Commentary’s Max Boot twice went to the
trouble of examining Petraeus’ very public thoughts on military strategy and the broader U.S. involvement in the Middle East, but to no avail.
Now comes Petraeus’ direct response, well
caught and
filmed by Philip Klein of
The American Spectator, during a speech the general gave at St. Anselm College in Manchester, New Hampshire. Here is Klein:
To start with, Petraeus said he never requested to have the West Bank and Gaza added to his responsibilities as leader of the military’s Central Command. He said that “every year or so” commanders submit a plan that takes a geographic look at their areas of responsibility, and then there’s discussion about whether it would make sense to redraw the boundaries. For instance, he said, last time Sudan, Somalia, Ethiopia, Eritrea and Djibouti were shifted to the Africa Command.
“Typically, there’s a question of should we ask to have Israel and Palestinian territories included, because what goes on there is obviously of enormous interest to the rest of the Central Command area, which is the bulk of the Arab world,” Petraeus said. However, he emphasized that it was “flat wrong” to claim he actually requested responsibility for the areas.
He said the report was “based on ‘bad gouges,’ as a sailor would say — bad information.”
He also refuted the claim that he had sent a request to the White House, saying he “very rarely” sends things to the President, and only does so if he’s specifically asked.
In addition, he explained that the quote that bloggers attributed to his Senate testimony was actually plucked out of context from a report that Central Command had sent the Armed Services committee.
“There’s a 56-page document that we submitted that has a statement in it that describes various factors that influence the strategic context in which we operate and among those we listed the Mideast peace process,” he said. “We noted in there that there was a perception at times that America sides with Israel and so forth. And I mean, that is a perception. It is there. I don’t think that’s disputable. But I think people inferred from what that said and then repeated it a couple of times and bloggers picked it up and spun it. And I think that has been unhelpful, frankly.”
He also noted that there were plenty of other important factors that were mentioned in the report, including “a whole bunch of extremist organizations, some of which by the way deny Israel’s right to exist.
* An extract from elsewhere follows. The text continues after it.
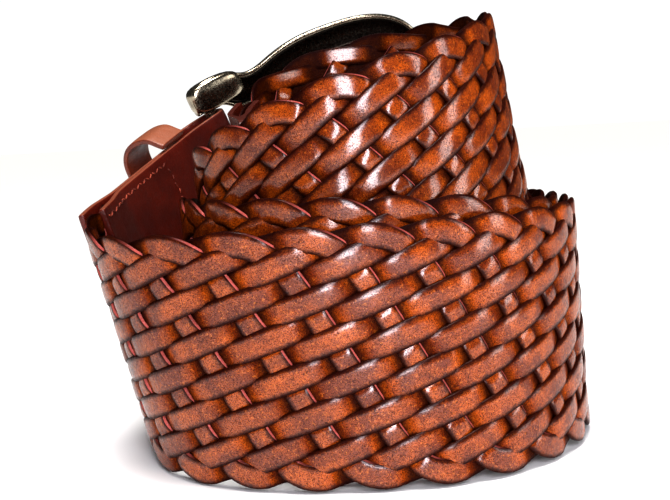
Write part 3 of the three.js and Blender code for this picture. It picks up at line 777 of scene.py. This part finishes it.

There’s a country that has a nuclear program who denies that the Holocaust took place.”
Petraeus continued, “So we have all the factors in there, but this is just one, and it was pulled out of this 56-page document, which was not what I read to the Senate at all.”
The italics are mine, but the point is unmissable: Petraeus never “said” the widely distributed paragraph at all, but rather it appeared in a report CENTCOM handed to the Armed Services Committee. To expand on these direct comments, there is the content of that report itself, which does indeed carry a section entitled “U.S. Interests and the Most Significant Threats to Them.” The interests are these:
• the security of U.S. citizens and the U.S. homeland;
• regional stability;
• international access to strategic resources, critical infrastructure, and markets; and
• the promotion of human rights, the rule of law, responsible and effective
governance, and broad-based economic growth and opportunity.
The most significant threats to them are these:
• Instability in Afghanistan and Pakistan
• Iran’s Destabilizing Activities and Policies
• Situation in Iraq
• Instability in Yemen
The only section in which Israel is mentioned is titled “Cross-cutting Challenges to Security and Stability,” which ranges in significance from nuclear weapons to the absence of the modern infrastructure for globalization:
• Insufficient progress toward a comprehensive Middle East peace [the excerpt reproduced and propagated]
• Militant Islamist movements
• Proliferation of WMD
• Ungoverned, poorly governed, and alternatively governed spaces
• Significant sources of terrorist financing and facilitation
• Piracy
• Ethnic, tribal, and sectarian rivalries
• Disputed territories and access to vital resources
• Criminal activities, such as weapons, narcotics, and human trafficking
• Uneven economic development and lack of employment opportunities
• Lack of regional and global economic integration
Petraeus also told Klein that bloggers had dangerously “spun” his Armed Services Committee testimony and, by way of offering apology for the misunderstanding to General Gabi Ashkenazi, chief of staff of the Israeli Defense Forces, was compelled to forwarded Max Boot’s original “astute” analysis of the whole affair.
When a right-wing ultra-Orthodox party commissions 1,600 apartment units in east Jerusalem, it’s called a binational “crisis.” What’s it called when a senior American military commander is forced to clarify his strategy for the Middle East to counterpart in a valued ally nation and all because a collection of ideologically motivated bloggers have trouble reading?